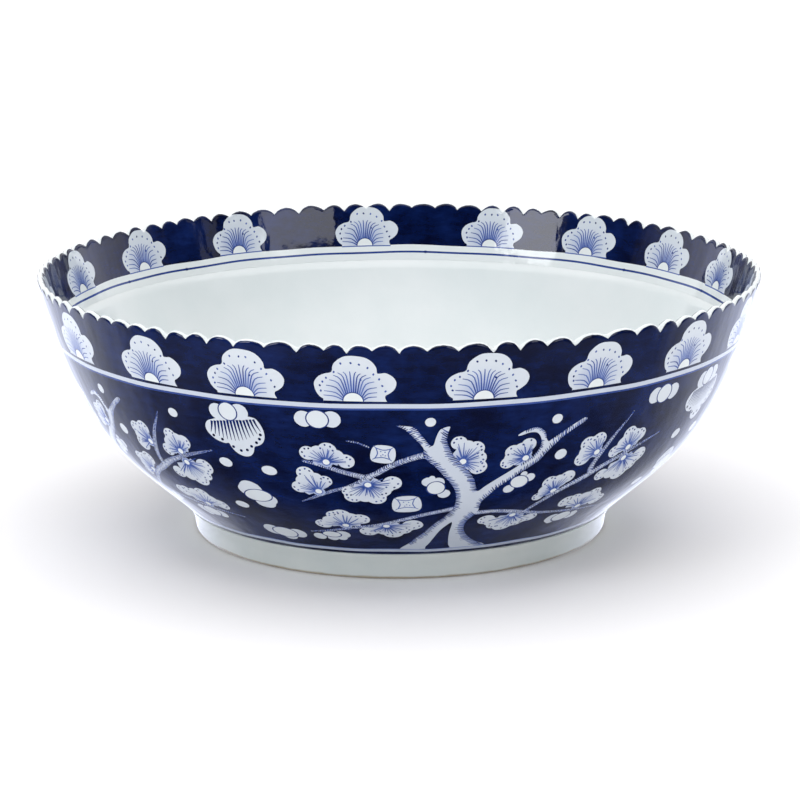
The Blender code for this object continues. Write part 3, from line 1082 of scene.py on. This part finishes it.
◆ ◆ ◆ ◆ ◆ ◆ ◆
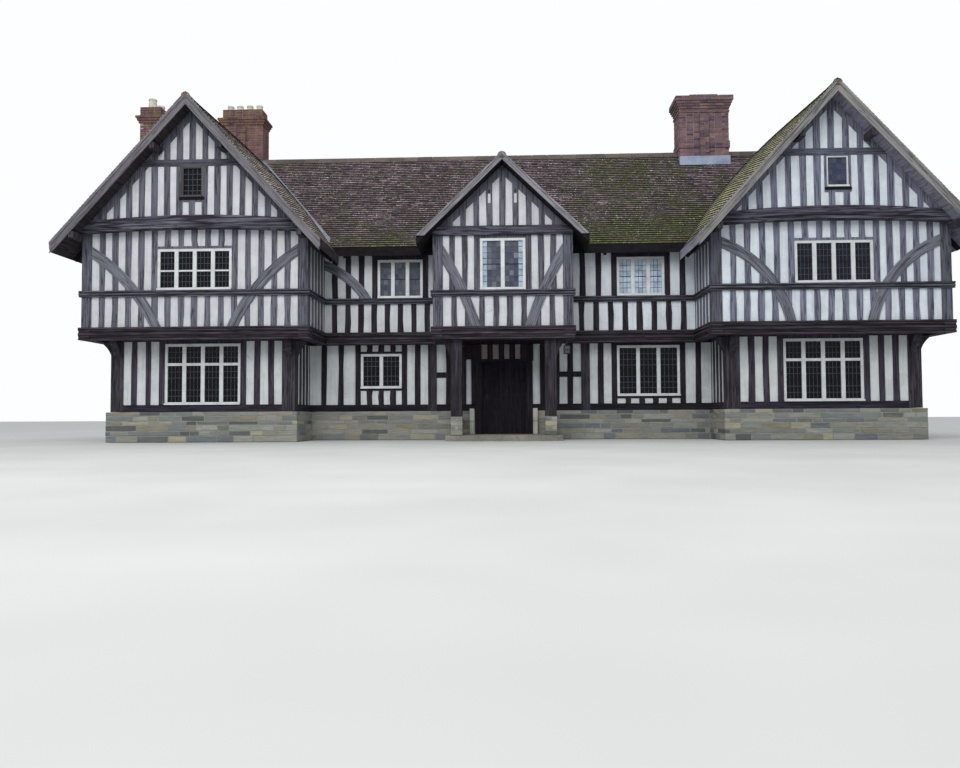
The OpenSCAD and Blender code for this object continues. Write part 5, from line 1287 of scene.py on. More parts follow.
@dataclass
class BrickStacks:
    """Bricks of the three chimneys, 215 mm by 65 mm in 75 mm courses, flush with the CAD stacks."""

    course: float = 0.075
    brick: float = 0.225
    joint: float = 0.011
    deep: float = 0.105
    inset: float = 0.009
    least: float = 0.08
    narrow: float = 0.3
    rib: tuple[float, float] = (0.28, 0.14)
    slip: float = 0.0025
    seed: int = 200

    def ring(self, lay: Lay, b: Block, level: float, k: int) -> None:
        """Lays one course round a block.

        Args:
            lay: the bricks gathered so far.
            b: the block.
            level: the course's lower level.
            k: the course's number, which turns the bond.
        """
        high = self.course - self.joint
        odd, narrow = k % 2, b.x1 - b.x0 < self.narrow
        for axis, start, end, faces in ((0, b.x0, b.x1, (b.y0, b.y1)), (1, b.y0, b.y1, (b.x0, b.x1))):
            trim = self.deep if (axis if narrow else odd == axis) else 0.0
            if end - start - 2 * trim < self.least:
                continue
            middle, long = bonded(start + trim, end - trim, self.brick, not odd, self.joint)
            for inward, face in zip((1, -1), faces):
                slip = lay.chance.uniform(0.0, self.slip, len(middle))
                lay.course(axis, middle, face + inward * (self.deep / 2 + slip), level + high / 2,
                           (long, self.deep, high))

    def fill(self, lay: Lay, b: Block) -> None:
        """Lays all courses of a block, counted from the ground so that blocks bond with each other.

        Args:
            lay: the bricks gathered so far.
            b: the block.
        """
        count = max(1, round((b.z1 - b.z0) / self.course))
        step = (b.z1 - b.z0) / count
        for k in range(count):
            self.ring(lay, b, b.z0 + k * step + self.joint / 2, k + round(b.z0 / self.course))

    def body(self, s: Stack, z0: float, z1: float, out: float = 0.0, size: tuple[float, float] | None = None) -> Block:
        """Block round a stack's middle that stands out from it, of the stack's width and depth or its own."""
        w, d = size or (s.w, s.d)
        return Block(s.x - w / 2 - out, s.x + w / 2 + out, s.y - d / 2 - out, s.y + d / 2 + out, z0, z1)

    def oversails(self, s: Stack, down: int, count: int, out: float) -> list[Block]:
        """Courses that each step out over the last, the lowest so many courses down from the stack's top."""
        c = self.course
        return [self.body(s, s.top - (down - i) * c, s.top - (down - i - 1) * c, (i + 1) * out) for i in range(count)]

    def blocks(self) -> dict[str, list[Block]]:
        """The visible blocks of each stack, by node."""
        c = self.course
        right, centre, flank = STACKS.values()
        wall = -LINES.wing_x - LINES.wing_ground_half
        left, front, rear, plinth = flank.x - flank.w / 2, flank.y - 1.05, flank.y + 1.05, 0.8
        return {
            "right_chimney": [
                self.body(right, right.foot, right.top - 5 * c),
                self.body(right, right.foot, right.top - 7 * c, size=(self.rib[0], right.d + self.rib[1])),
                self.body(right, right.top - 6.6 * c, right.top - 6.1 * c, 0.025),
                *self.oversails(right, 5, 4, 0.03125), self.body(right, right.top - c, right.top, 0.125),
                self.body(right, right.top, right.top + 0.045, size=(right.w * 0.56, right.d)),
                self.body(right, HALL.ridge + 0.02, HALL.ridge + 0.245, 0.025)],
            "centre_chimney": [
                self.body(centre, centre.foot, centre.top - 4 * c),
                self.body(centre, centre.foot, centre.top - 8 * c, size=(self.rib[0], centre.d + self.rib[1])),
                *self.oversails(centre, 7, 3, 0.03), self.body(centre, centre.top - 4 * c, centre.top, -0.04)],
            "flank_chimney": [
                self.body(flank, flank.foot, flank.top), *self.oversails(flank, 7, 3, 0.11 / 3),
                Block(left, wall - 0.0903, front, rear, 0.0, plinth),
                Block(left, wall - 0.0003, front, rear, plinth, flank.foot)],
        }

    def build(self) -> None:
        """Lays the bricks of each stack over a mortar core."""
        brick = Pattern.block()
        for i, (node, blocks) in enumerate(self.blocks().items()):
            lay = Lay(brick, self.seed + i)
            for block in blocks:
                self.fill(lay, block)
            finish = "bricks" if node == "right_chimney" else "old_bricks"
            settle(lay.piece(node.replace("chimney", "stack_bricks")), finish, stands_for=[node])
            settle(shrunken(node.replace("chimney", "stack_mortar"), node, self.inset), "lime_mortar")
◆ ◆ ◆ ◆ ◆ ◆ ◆
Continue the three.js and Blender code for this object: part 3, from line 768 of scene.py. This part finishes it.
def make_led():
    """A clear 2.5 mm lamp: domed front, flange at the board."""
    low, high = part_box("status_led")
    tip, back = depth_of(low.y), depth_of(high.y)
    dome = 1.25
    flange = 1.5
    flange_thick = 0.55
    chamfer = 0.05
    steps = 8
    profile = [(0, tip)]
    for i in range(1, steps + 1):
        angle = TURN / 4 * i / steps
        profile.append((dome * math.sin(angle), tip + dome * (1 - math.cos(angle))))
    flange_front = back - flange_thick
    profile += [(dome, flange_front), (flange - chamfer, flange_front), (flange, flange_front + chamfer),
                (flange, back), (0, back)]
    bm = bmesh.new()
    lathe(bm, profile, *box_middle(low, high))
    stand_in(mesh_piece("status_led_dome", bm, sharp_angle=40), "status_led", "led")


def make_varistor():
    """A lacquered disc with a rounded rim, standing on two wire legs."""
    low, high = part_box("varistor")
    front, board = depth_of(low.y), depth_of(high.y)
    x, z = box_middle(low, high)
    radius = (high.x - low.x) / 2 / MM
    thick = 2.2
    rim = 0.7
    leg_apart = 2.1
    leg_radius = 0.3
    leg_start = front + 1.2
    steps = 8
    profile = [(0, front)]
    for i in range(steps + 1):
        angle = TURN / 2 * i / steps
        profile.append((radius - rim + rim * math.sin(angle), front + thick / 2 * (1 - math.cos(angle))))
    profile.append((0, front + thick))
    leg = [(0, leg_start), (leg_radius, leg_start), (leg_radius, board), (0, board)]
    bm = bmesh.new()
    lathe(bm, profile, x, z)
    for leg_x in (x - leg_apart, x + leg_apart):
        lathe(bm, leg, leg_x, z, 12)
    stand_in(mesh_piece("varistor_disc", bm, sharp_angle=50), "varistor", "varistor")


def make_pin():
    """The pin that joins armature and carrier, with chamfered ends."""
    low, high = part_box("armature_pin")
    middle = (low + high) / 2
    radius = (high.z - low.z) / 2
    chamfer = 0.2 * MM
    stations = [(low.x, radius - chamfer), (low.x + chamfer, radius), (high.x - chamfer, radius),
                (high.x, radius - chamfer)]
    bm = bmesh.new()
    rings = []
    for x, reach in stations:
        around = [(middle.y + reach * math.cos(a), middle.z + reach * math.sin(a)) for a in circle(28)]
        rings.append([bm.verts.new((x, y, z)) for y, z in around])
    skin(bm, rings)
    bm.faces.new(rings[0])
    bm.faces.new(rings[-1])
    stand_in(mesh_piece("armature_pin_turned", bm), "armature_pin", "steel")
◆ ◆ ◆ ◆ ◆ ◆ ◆
Repeat word for word the stretch of lines from the one with "The OpenSCAD and" down to the one with "round a block.", both included.

▶ **TASK RESPONSE**:
The OpenSCAD and Blender code for this object continues. Write part 5, from line 1287 of scene.py on. More parts follow.
@dataclass
class BrickStacks:
    """Bricks of the three chimneys, 215 mm by 65 mm in 75 mm courses, flush with the CAD stacks."""

    course: float = 0.075
    brick: float = 0.225
    joint: float = 0.011
    deep: float = 0.105
    inset: float = 0.009
    least: float = 0.08
    narrow: float = 0.3
    rib: tuple[float, float] = (0.28, 0.14)
    slip: float = 0.0025
    seed: int = 200

    def ring(self, lay: Lay, b: Block, level: float, k: int) -> None:
        """Lays one course round a block.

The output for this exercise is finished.